As a new independent report presented to the US State Department, as revealed by The Australian Financial Review, warns China is creating a “debt trap” for smaller nations in a bid to upend the strategic balance of power, officials in Canberra hope that greater public exposure of Beijing's tactics will shame the Chinese into changing its predatory practices and ultimately forgive the loans.

Regional leaders had their eyes opened after Tonga's experience following Cyclone Gita this year. While China has lent or gifted hundreds of millions of dollars to Tonga in recent years, Tonga's request to have some of the debt forgiven to help it rebuild following the devastation of the cyclone was knocked back. Instead the loan period was extended at a less favourable interest rate.

The experience of Sri Lanka has also made a mark on leaders. Last year Colombo gave a 99-year lease to the Hambantota port, which has access to the Indian Ocean, to China after Sri Lanka was unable to repay US$8 billion worth of loans for infrastructure.

The Financial Review has been told regional finance ministers had become more wary of the strings China attaches to loans, in particular debt-for-equity arrangements, while the public was also unhappy to learn of the cosy arrangements between local politicians and Beijing.

“Pacific Island countries are starting to understand. There are politicians very worried about this. China has been caught out,” one source said.

The Harvard University analysis presented to the State Department follows the outgoing head of the US Pacific Command, Admiral Harry Harris' warning to Congress that China was using its One Belt, One Road infrastructure program to displace the US and its allies in the region.

Australia's International Development Minister Concetta Fierravanti-Wells attracted Beijing's ire in January when she criticised China for building roads to nowhere and saddling countries with oppressive debts.

Australia is the Pacific's biggest provider of foreign aid, worth $1.3 billion (US$978 million) in 2018-19, and wants donors to abide by best practice when making contributions to impoverished nations.

“No single country can meet the significant long-term development challenges in the Pacific,” Foreign Minister Julie Bishop said on Monday in response to the US analysis.

“The Australian government welcomes investment in developing nations in the Pacific that supports sustainable economic growth, but does not impose onerous debt burdens on regional governments.

“Australia works with a wide range of development partners, including China, in pursuit of the goal of eliminating poverty and driving sustainable economic growth."

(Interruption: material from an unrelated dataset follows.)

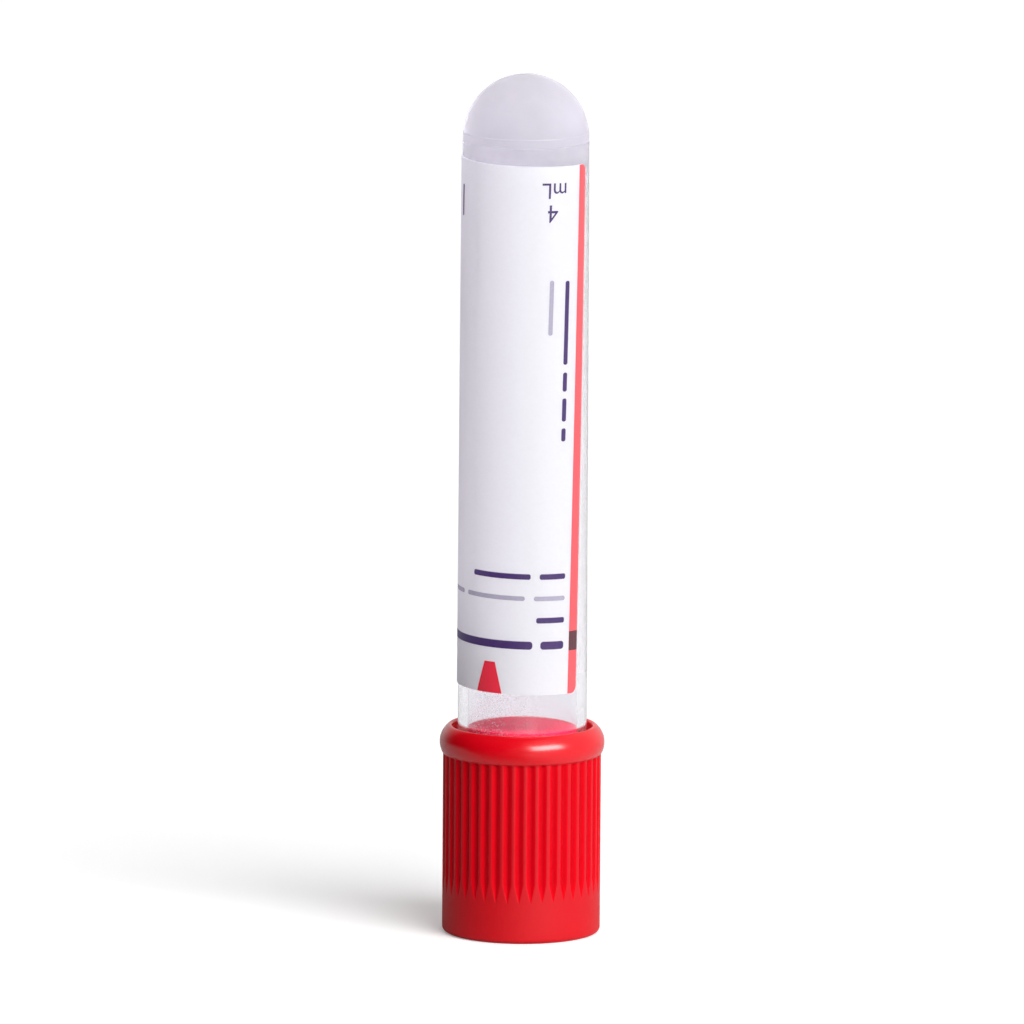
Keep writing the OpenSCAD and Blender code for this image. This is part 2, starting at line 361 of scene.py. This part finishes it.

But Opposition foreign affairs spokeswoman Penny Wong said the Turnbull government needed to show greater leadership in the Pacific, criticising $11 billion (US$8.2 billion) in budget aid cuts since the Coalition came to power in 2013.

“Pacific island states have felt the impact of these cuts, and other nations have been able to fill the gap and play an increasing role in the region,” Senator Wong said.

“Of course development assistance should be spent sensibly, on responsible projects that benefit the people in those countries, and doesn't lumber them with more debt, and unaffordable running costs.”.